## Start Given material
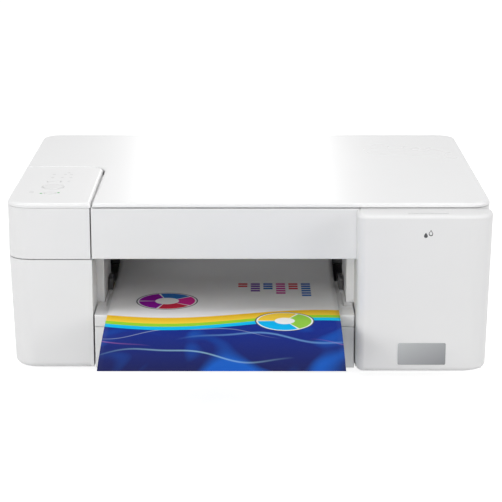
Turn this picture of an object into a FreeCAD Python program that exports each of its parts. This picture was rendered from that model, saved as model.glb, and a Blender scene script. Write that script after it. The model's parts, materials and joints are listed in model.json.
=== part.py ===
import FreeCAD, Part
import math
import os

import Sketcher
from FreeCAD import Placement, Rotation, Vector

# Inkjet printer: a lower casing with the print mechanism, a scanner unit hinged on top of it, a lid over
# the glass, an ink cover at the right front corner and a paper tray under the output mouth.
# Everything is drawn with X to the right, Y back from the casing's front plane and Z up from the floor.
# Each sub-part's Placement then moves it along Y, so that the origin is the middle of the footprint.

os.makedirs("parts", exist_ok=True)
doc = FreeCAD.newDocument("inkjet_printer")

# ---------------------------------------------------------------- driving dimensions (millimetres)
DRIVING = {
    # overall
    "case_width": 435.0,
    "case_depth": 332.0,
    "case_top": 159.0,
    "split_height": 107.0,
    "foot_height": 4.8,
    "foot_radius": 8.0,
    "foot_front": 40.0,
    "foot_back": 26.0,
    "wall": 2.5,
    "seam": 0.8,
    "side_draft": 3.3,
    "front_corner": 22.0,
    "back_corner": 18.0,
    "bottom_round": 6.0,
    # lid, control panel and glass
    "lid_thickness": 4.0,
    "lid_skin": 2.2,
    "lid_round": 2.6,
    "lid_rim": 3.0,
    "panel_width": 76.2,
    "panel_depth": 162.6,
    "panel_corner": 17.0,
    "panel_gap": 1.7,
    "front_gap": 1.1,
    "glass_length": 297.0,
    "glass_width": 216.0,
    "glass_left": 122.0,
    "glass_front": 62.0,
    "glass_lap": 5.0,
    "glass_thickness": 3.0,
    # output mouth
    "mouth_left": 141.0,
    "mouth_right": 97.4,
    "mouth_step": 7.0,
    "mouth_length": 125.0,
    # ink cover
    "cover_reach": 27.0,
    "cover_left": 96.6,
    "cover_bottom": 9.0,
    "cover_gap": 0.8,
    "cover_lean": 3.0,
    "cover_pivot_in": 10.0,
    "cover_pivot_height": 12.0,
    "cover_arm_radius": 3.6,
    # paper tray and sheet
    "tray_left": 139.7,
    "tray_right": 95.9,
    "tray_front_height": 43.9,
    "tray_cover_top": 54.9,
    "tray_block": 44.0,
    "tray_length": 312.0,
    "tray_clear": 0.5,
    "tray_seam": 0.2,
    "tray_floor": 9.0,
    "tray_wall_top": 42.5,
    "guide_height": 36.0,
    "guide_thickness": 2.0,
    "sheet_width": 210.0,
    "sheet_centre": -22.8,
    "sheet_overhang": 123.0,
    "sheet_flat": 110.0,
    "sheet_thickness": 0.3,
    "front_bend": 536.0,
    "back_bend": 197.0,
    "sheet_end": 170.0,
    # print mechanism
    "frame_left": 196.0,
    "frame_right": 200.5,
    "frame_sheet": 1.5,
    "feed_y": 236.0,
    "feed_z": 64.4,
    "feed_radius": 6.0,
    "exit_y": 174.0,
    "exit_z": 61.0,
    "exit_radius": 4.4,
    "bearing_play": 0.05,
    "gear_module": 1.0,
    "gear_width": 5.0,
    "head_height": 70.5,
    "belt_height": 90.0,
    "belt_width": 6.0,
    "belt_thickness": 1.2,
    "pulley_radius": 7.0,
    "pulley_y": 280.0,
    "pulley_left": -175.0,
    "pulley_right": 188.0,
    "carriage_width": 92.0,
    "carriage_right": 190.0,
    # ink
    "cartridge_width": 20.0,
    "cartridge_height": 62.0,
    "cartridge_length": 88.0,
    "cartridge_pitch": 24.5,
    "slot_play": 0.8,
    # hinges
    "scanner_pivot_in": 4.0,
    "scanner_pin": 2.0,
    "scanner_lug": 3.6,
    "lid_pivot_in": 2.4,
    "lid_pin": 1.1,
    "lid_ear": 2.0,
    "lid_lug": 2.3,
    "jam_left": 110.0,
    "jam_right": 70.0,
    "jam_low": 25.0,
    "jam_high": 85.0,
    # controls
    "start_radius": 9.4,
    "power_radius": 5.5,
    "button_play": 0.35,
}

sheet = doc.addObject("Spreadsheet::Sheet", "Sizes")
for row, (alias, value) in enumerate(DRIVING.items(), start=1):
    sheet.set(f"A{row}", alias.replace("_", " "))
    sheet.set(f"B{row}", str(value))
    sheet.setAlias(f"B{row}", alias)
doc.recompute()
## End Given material
**Task requirements**
Nothing in the data may differ; print all of it exactly as written.

**Problem solution**
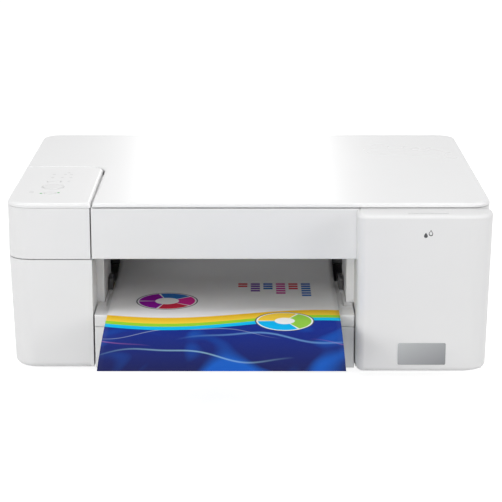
Turn this picture of an object into a FreeCAD Python program that exports each of its parts. This picture was rendered from that model, saved as model.glb, and a Blender scene script. Write that script after it. The model's parts, materials and joints are listed in model.json.
=== part.py ===
import FreeCAD, Part
import math
import os

import Sketcher
from FreeCAD import Placement, Rotation, Vector

# Inkjet printer: a lower casing with the print mechanism, a scanner unit hinged on top of it, a lid over
# the glass, an ink cover at the right front corner and a paper tray under the output mouth.
# Everything is drawn with X to the right, Y back from the casing's front plane and Z up from the floor.
# Each sub-part's Placement then moves it along Y, so that the origin is the middle of the footprint.

os.makedirs("parts", exist_ok=True)
doc = FreeCAD.newDocument("inkjet_printer")

# ---------------------------------------------------------------- driving dimensions (millimetres)
DRIVING = {
    # overall
    "case_width": 435.0,
    "case_depth": 332.0,
    "case_top": 159.0,
    "split_height": 107.0,
    "foot_height": 4.8,
    "foot_radius": 8.0,
    "foot_front": 40.0,
    "foot_back": 26.0,
    "wall": 2.5,
    "seam": 0.8,
    "side_draft": 3.3,
    "front_corner": 22.0,
    "back_corner": 18.0,
    "bottom_round": 6.0,
    # lid, control panel and glass
    "lid_thickness": 4.0,
    "lid_skin": 2.2,
    "lid_round": 2.6,
    "lid_rim": 3.0,
    "panel_width": 76.2,
    "panel_depth": 162.6,
    "panel_corner": 17.0,
    "panel_gap": 1.7,
    "front_gap": 1.1,
    "glass_length": 297.0,
    "glass_width": 216.0,
    "glass_left": 122.0,
    "glass_front": 62.0,
    "glass_lap": 5.0,
    "glass_thickness": 3.0,
    # output mouth
    "mouth_left": 141.0,
    "mouth_right": 97.4,
    "mouth_step": 7.0,
    "mouth_length": 125.0,
    # ink cover
    "cover_reach": 27.0,
    "cover_left": 96.6,
    "cover_bottom": 9.0,
    "cover_gap": 0.8,
    "cover_lean": 3.0,
    "cover_pivot_in": 10.0,
    "cover_pivot_height": 12.0,
    "cover_arm_radius": 3.6,
    # paper tray and sheet
    "tray_left": 139.7,
    "tray_right": 95.9,
    "tray_front_height": 43.9,
    "tray_cover_top": 54.9,
    "tray_block": 44.0,
    "tray_length": 312.0,
    "tray_clear": 0.5,
    "tray_seam": 0.2,
    "tray_floor": 9.0,
    "tray_wall_top": 42.5,
    "guide_height": 36.0,
    "guide_thickness": 2.0,
    "sheet_width": 210.0,
    "sheet_centre": -22.8,
    "sheet_overhang": 123.0,
    "sheet_flat": 110.0,
    "sheet_thickness": 0.3,
    "front_bend": 536.0,
    "back_bend": 197.0,
    "sheet_end": 170.0,
    # print mechanism
    "frame_left": 196.0,
    "frame_right": 200.5,
    "frame_sheet": 1.5,
    "feed_y": 236.0,
    "feed_z": 64.4,
    "feed_radius": 6.0,
    "exit_y": 174.0,
    "exit_z": 61.0,
    "exit_radius": 4.4,
    "bearing_play": 0.05,
    "gear_module": 1.0,
    "gear_width": 5.0,
    "head_height": 70.5,
    "belt_height": 90.0,
    "belt_width": 6.0,
    "belt_thickness": 1.2,
    "pulley_radius": 7.0,
    "pulley_y": 280.0,
    "pulley_left": -175.0,
    "pulley_right": 188.0,
    "carriage_width": 92.0,
    "carriage_right": 190.0,
    # ink
    "cartridge_width": 20.0,
    "cartridge_height": 62.0,
    "cartridge_length": 88.0,
    "cartridge_pitch": 24.5,
    "slot_play": 0.8,
    # hinges
    "scanner_pivot_in": 4.0,
    "scanner_pin": 2.0,
    "scanner_lug": 3.6,
    "lid_pivot_in": 2.4,
    "lid_pin": 1.1,
    "lid_ear": 2.0,
    "lid_lug": 2.3,
    "jam_left": 110.0,
    "jam_right": 70.0,
    "jam_low": 25.0,
    "jam_high": 85.0,
    # controls
    "start_radius": 9.4,
    "power_radius": 5.5,
    "button_play": 0.35,
}

sheet = doc.addObject("Spreadsheet::Sheet", "Sizes")
for row, (alias, value) in enumerate(DRIVING.items(), start=1):
    sheet.set(f"A{row}", alias.replace("_", " "))
    sheet.set(f"B{row}", str(value))
    sheet.setAlias(f"B{row}", alias)
doc.recompute()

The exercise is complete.